FedPulse: What more can agencies do to address this current challenge?
Nealon: There’s a lot that agencies can do. First, they should start with what they do well, and then build upon that foundation. I often like to refer to a book called Drive by Daniel Pink that gets to the universal essence of what motivates employees, which are three things: autonomy, mastery and purpose.
The government does a high-quality job at providing a sense of purpose for its employees. Most government employees are connected to and motivated by their agency’s missions and that they are serving our nation and its citizens. This is very common in the Intelligence Community, the Peace Corps, DoD and others that put resources into instilling this sense of purpose and many other agencies have an opportunity to do this.
In addition, if you look at agencies that have been recognized by the Partnership for Public Service as a Best Place to Work in Government, many have a deep connection to a sense of purpose.
After meeting this sense of purpose, agencies can then focus on instilling more autonomy and giving employees the ability to pursue mastery in their fields. This is critical for attracting younger talent, who are looking for flexibility, to be challenged and strong, visionary leadership. By catering to this group from a career standpoint – as opposed to just offering them a set job – and providing opportunities to innovate in a collaborative environment, agencies can tap into this particular group.

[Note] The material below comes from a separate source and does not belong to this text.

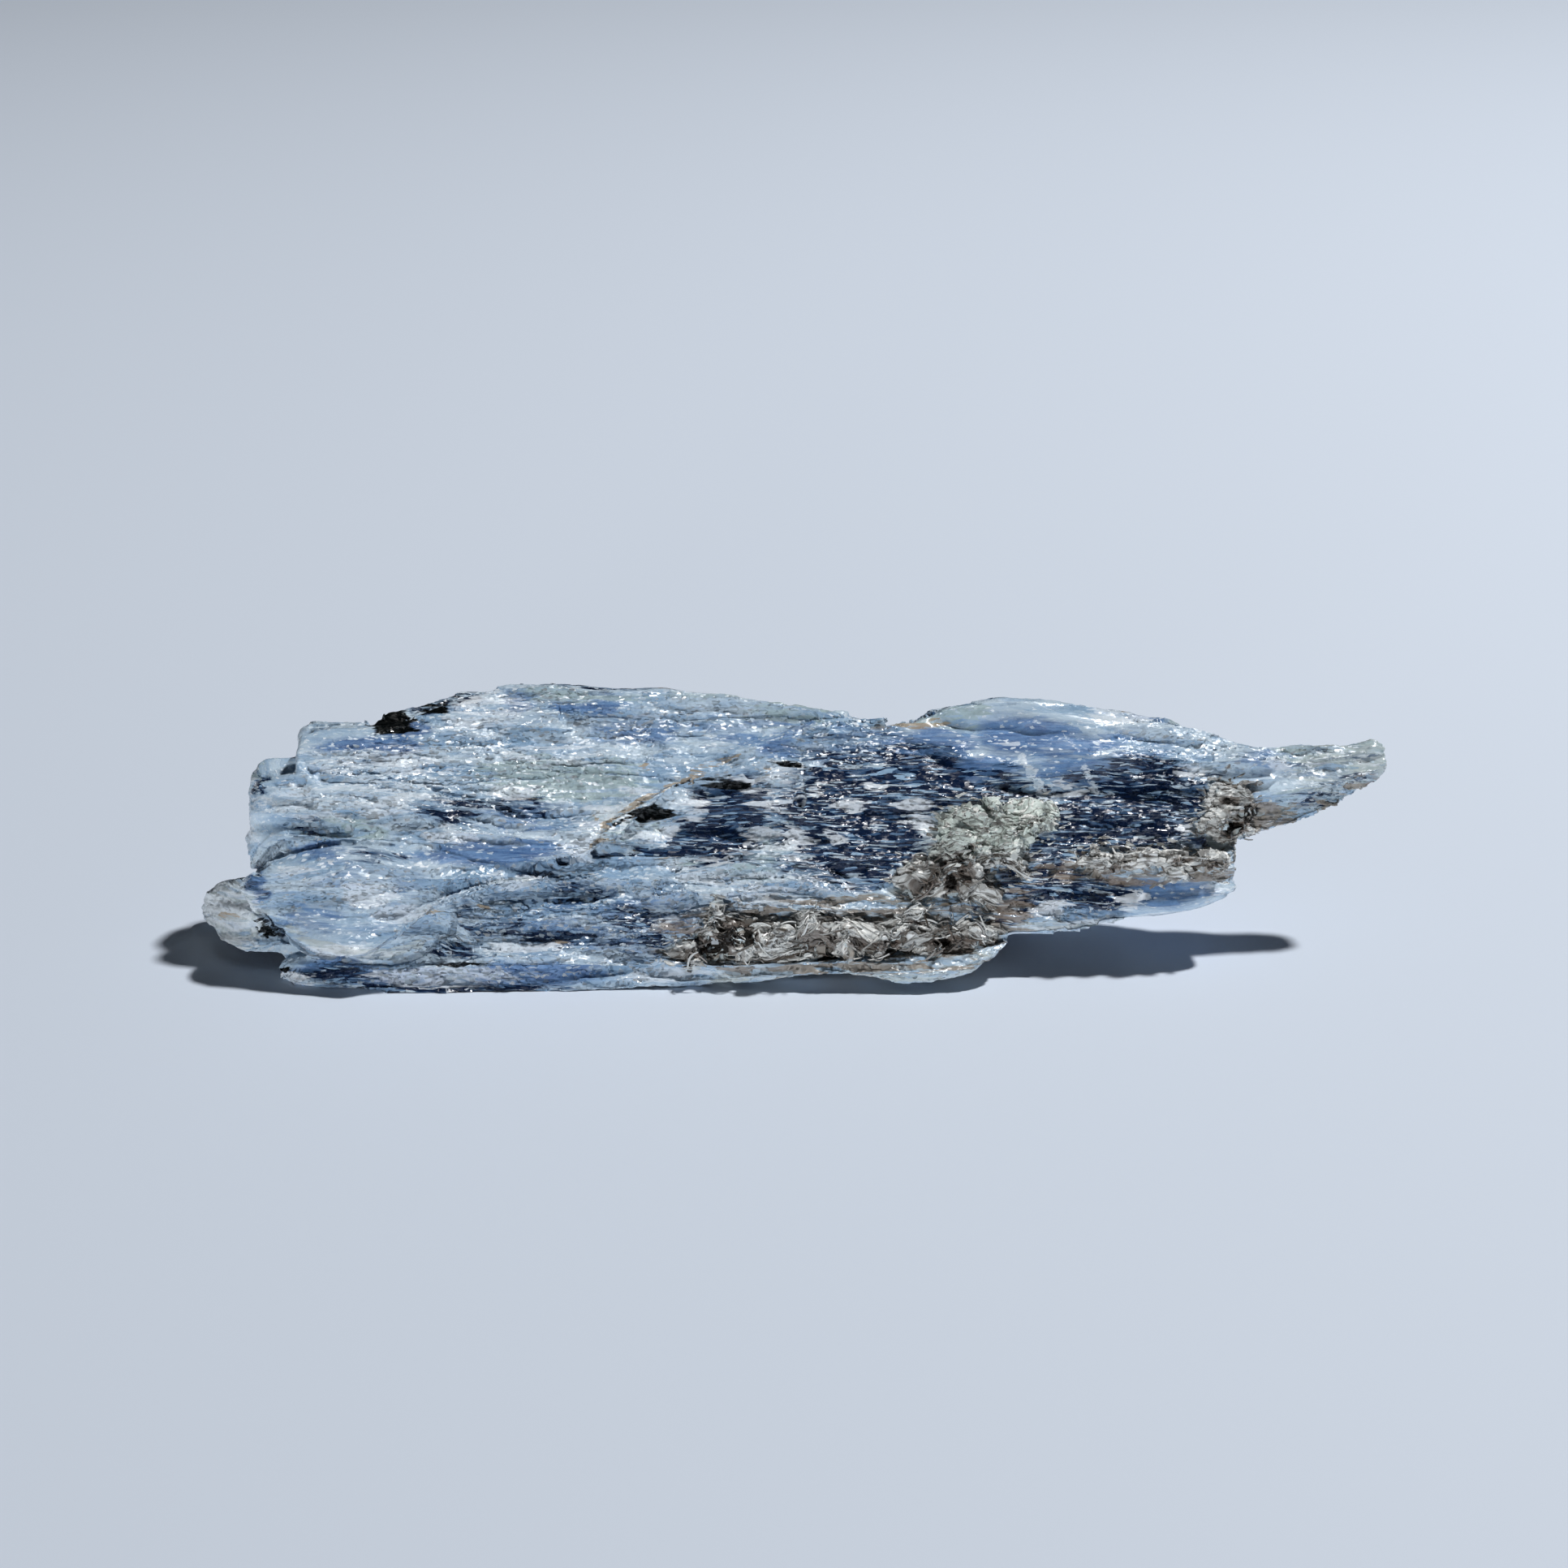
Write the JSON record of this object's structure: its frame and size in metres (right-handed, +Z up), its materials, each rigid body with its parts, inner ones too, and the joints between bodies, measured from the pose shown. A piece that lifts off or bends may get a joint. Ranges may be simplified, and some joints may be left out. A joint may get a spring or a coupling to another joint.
{
  "type": "kyanite blade cluster",
  "caption": "Elongated mineral specimen of intergrown blue kyanite blades with grey and brown mica grown into its face, lying on a worn flat underside.",
  "frame": {"origin": "bottom centre of the specimen's box, on the surface it rests on", "axes": "+X along the blades towards the pointed end, -Y is the side of the broad leaning face, +Z up"},
  "size_m": [0.092, 0.0212, 0.0195],
  "materials": {
    "kyanite": "glassy to pearly, splintery lengthwise grain, pale and navy zones with white cleavage glints",
    "grey_mica": "pearly grey-green flakes",
    "brown_mica": "satin brown-grey curled flakes with dark hollows"
  },
  "bodies": {
    "root": {"kyanite_blades": "kyanite", "mica_knot": "grey_mica", "mica_seam": "brown_mica", "mica_tip": "brown_mica", "mica_shelf": "brown_mica"}
  },
  "joints": []
}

One thing to always remember is that people don’t leave jobs – they leave people. This means that agencies should consider providing the right growth opportunities and leadership to guide the next generation of government leaders and innovators. Otherwise, they will go elsewhere for these kinds of opportunities.
FedPulse: How can contractors help fill the talent gap?
Nealon: Great question. The federal government has become reliant upon contractors to fill the gap on areas where they may not have certain skill sets available. On some levels this is healthy. Agencies do not need internal capabilities for everything.
Beyond just helping government to fill jobs, or augment areas where they don’t have the internal resources, we need to do two things. First, be advisors to the government and help them transform the way they do business. Second, we need to develop great practitioners and leaders so that they can fill some of the federal leadership roles of tomorrow.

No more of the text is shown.